Dataset rows
—————
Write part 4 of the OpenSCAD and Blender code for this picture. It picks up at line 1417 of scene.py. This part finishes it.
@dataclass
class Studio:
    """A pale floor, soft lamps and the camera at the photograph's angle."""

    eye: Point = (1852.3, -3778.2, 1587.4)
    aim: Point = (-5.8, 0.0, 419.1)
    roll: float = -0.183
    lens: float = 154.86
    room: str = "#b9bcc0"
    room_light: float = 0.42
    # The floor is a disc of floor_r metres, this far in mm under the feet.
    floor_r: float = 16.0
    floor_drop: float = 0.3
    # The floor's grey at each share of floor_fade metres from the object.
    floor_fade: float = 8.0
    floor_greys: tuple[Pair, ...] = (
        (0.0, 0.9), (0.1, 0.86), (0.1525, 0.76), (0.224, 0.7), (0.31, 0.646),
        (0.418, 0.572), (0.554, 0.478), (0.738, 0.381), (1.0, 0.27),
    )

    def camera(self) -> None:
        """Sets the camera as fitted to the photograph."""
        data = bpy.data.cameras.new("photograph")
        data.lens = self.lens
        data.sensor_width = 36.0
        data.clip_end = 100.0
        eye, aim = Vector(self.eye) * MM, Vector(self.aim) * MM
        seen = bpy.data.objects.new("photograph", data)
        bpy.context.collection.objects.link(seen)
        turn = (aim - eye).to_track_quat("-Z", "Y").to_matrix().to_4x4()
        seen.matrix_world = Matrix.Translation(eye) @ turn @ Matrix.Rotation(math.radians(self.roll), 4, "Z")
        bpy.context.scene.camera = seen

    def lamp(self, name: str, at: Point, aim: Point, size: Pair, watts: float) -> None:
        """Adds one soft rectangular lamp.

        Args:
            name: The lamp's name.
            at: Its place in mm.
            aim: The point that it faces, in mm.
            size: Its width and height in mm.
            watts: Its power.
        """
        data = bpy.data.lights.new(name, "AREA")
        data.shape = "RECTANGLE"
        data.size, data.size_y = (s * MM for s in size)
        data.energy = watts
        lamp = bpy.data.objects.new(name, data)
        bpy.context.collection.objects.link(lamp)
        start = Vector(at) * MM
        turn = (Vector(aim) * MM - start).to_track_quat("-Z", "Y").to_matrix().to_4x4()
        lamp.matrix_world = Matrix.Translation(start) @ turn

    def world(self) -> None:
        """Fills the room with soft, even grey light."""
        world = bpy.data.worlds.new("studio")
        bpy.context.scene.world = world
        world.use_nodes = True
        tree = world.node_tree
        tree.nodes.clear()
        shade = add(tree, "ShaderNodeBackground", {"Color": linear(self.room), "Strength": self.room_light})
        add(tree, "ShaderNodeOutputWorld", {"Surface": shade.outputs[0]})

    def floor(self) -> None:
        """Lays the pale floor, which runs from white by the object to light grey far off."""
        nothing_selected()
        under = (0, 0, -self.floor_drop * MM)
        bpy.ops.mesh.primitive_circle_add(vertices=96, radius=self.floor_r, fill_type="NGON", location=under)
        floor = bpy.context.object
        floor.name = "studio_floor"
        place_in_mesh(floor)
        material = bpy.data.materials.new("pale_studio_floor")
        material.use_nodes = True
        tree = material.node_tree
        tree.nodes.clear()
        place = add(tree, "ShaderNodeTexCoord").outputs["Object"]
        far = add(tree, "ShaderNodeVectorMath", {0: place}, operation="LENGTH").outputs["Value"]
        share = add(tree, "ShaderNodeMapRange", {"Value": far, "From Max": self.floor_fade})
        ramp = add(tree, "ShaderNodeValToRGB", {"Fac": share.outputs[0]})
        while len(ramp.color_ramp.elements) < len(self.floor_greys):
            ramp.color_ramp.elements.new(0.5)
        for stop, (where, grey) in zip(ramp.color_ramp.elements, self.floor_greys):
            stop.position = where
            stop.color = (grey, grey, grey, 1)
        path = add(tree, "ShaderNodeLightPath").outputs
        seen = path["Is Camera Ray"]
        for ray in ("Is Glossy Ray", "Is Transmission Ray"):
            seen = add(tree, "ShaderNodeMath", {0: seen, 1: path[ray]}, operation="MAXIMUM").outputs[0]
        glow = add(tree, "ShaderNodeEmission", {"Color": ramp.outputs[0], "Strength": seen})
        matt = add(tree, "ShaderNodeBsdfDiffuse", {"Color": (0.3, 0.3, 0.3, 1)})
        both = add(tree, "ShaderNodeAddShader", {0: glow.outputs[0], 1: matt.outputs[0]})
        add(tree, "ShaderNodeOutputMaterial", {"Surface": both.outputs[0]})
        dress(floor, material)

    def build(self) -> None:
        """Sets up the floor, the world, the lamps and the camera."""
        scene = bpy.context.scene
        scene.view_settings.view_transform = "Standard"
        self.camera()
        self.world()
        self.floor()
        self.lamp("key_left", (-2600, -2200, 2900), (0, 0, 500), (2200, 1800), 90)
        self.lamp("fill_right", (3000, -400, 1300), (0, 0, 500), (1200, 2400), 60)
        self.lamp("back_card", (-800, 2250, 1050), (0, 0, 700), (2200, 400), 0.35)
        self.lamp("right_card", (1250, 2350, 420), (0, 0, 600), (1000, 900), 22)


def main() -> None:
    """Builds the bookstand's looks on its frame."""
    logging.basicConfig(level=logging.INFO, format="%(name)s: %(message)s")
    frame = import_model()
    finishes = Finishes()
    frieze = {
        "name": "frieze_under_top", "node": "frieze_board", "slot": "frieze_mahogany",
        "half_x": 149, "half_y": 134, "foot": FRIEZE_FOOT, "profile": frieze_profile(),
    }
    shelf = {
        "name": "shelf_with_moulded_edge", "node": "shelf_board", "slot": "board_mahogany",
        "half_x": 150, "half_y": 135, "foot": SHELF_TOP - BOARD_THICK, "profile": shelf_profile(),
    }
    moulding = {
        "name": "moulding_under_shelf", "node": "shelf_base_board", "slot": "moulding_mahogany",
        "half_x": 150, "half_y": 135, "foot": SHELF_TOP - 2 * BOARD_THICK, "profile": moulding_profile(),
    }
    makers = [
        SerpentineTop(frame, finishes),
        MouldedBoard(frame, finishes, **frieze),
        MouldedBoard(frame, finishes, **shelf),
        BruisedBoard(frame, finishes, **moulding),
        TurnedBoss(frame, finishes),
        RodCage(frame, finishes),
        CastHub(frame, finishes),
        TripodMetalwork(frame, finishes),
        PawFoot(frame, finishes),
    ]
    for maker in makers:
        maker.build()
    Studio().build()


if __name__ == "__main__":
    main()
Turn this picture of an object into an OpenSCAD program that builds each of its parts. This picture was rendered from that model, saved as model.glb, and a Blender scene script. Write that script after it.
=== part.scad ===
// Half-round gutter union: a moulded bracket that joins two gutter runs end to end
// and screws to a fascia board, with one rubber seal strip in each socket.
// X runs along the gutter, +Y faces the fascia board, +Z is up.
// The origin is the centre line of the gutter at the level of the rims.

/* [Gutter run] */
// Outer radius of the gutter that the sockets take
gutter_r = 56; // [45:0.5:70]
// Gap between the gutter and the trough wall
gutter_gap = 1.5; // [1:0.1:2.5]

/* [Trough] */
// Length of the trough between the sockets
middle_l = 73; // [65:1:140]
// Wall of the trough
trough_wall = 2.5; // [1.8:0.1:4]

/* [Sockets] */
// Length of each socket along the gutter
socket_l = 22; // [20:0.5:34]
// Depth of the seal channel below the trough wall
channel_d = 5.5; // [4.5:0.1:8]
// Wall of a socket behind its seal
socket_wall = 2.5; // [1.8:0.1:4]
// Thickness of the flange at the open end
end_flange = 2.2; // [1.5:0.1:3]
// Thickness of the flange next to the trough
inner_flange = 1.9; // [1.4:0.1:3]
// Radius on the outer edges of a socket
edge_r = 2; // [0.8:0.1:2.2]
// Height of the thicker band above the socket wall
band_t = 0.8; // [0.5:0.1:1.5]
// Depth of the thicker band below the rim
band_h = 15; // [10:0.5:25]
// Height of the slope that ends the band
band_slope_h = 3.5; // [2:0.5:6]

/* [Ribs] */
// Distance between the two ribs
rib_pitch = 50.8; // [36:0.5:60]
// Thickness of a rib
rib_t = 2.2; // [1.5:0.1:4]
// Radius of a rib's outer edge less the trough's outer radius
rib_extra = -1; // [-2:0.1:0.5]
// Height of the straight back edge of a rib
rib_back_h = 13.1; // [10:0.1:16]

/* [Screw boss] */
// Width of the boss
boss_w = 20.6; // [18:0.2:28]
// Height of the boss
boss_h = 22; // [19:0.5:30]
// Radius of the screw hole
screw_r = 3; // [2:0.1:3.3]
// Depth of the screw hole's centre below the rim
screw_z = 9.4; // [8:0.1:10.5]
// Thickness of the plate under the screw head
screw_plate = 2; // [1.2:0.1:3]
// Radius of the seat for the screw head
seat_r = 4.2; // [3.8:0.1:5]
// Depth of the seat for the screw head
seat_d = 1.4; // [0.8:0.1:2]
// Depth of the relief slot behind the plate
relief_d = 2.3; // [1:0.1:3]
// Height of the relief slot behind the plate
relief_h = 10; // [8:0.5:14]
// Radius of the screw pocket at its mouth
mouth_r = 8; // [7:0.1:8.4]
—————
Task directions:
Write out the records exactly, starting at the first line and stopping after the line that contains "pale floor, soft".

Solution to the exercise:
Write part 4 of the OpenSCAD and Blender code for this picture. It picks up at line 1417 of scene.py. This part finishes it.
@dataclass
class Studio:
    """A pale floor, soft lamps and the camera at the photograph's angle."""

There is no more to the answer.